Narrowing your dataset further

You might refine your rule and find that there are still millions of Tweets about a topic on Twitter (this happens, there are lots of Tweets).

If your rule is still going to pull an unrealistic number of Tweets, maybe narrow the scope of your investigation. You can: - Narrow the time period: do you really need a month of data? or maybe you could sample just a few days? - Select more specific Tweets: maybe it would be helpful to your analysis to have only Tweets that are geo tagged (this reduces data volume significantly)? Or only pull Tweets from users with profile locations? Putting stringent requirements on data can help speed up your analysis and make your data volume smaller. - Sampling: Search API doesn’t support random sampling the way that the Historical APIs do. You’ll have to come up with balanced ways of selecting for less data, or you can sample based on geography, time, Tweet language–anything to narrow your scope.

I’m going to show one example of this by only pulling Tweets from users with a profile location (you can read up more on what a “profile location” means in our documentation) in the state of Colorado (this is for illustrative purposes, depending on your use case, we’d probably recommend narrowing the time scope first).

Add: profile_country:US profile_region:Colorado to my Twitter Search rule.

final_rule = """
(plane OR landed OR airport OR takeoff OR #wheelsup)
-is:retweet
-trump
-harry
-drowned
-g20
-lawyer
-gimpo
-fuck
-"plane crash"
-#gameinsight
-"citizens of east hampton"
-url:nytimes -url:bbc -url:washingtonpost -url:cbsnews -url:reuters -url:apnews -url:news
-"pedestrians struck" -"pedstrians injured" -"car strikes" -"taxi strikes" -"car hits"
profile_country:US profile_region:"Colorado"
"""

count_rule = gen_rule_payload(final_rule,
                        from_date="2017-07-01",
                        to_date="2017-08-01",
                        count_bucket="hour")

counts_list = collect_results(count_rule, max_results=24*31, result_stream_args=search_args)

# plot a timeseries of the Tweet counts
tweet_counts = (pd.DataFrame(counts_list)
     .assign(time_bucket = lambda x: pd.to_datetime(x["timePeriod"]))
     .drop("timePeriod",axis = 1)
     .set_index("time_bucket")
     .sort_index()
)

fig, axes = plt.subplots(nrows=1, ncols=2, figsize = (15,5))
_ = tweet_counts.plot(ax=axes[0], title = "Count of Tweets per hour", legend = False)
_ = tweet_counts.resample("D").sum().plot(ax=axes[1], title = "Count of Tweets per day", legend = False)
_images/finding_the_right_data_99_0.png
tweet_counts.sum()
count    7225
dtype: int64

Save Tweets to a file, and stream them into memory

Seems like a reasonable number of Tweets.

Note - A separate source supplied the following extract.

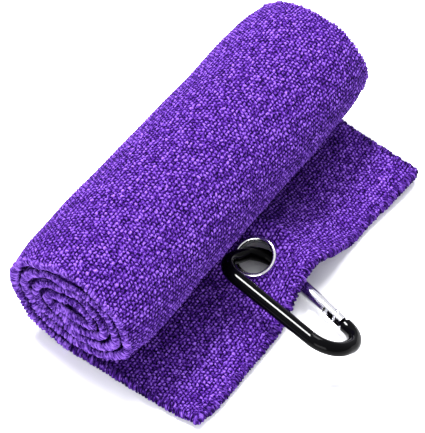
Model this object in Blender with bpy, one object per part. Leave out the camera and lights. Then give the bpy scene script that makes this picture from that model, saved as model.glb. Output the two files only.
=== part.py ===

Let’s go get them.

This time, we’re going to use the ResultStream object and stream the full Tweet payloads to a file while simultaneously creating a Pandas DataFrame in memory of the limited Tweet fields that we care about.

If you actually want to run the cell below, you’ll have to set the cell type to “code.”

final_rule_payload = gen_rule_payload(final_rule,
                                      from_date="2017-07-01",
                                      to_date="2017-08-01")

stream = ResultStream(**search_args,
                       rule_payload=final_rule_payload,
                       max_results=None) # should collect all of the results

# write_ndjson is a utility function that writes the results to a file and passes them through the iterator
from searchtweets.utils import write_ndjson

limited_fields = []
for x in write_ndjson("air_travel_data.json", stream.stream()):
    limited_fields.append({"date": x.created_at_datetime,
                           "text": x.all_text,
                           "user": x.screen_name,
                           "bio": x.bio,
                           "at_mentions": [u["screen_name"] for u in x.user_mentions],
                           "hashtags": x.hashtags,
                           "urls": x.most_unrolled_urls,
                           "geo": x.geo_coordinates,
                           "type": x.tweet_type,
                           "id": x.id})
# create a dataframe
final_dataset_df = pd.DataFrame(limited_fields)
final_dataset_df.head()

Conclusion

All Tweet data collection should be focused on a question, and our focused on finding out what people were talking about while they flew on airplanes. You can use the same basic steps that we used here to answer your own business questions using Twitter data.

  1. Consume Tweet data
    • We walked through how to access the Search API using the searchtweets package and how to write rules to get the Tweets that you are looking for.
  2. Parse Twitter data
    • We talked about the JSON Tweet payloads, Tweet objects (provided by the tweet_parser package), and Tweet payload elements.
  3. Describe Twitter data
    • We talked about how to describe data, using frequent terms, top users, timeseries spikes, and Twitter elements like hashtags and links.
  4. Iterate on your search terms to filter the data
    • We talked about how to narrow down a search by negating irrelevant terms, narrowing the time or the area of your search, and iterating until you retrieve a reasonable number of Tweets.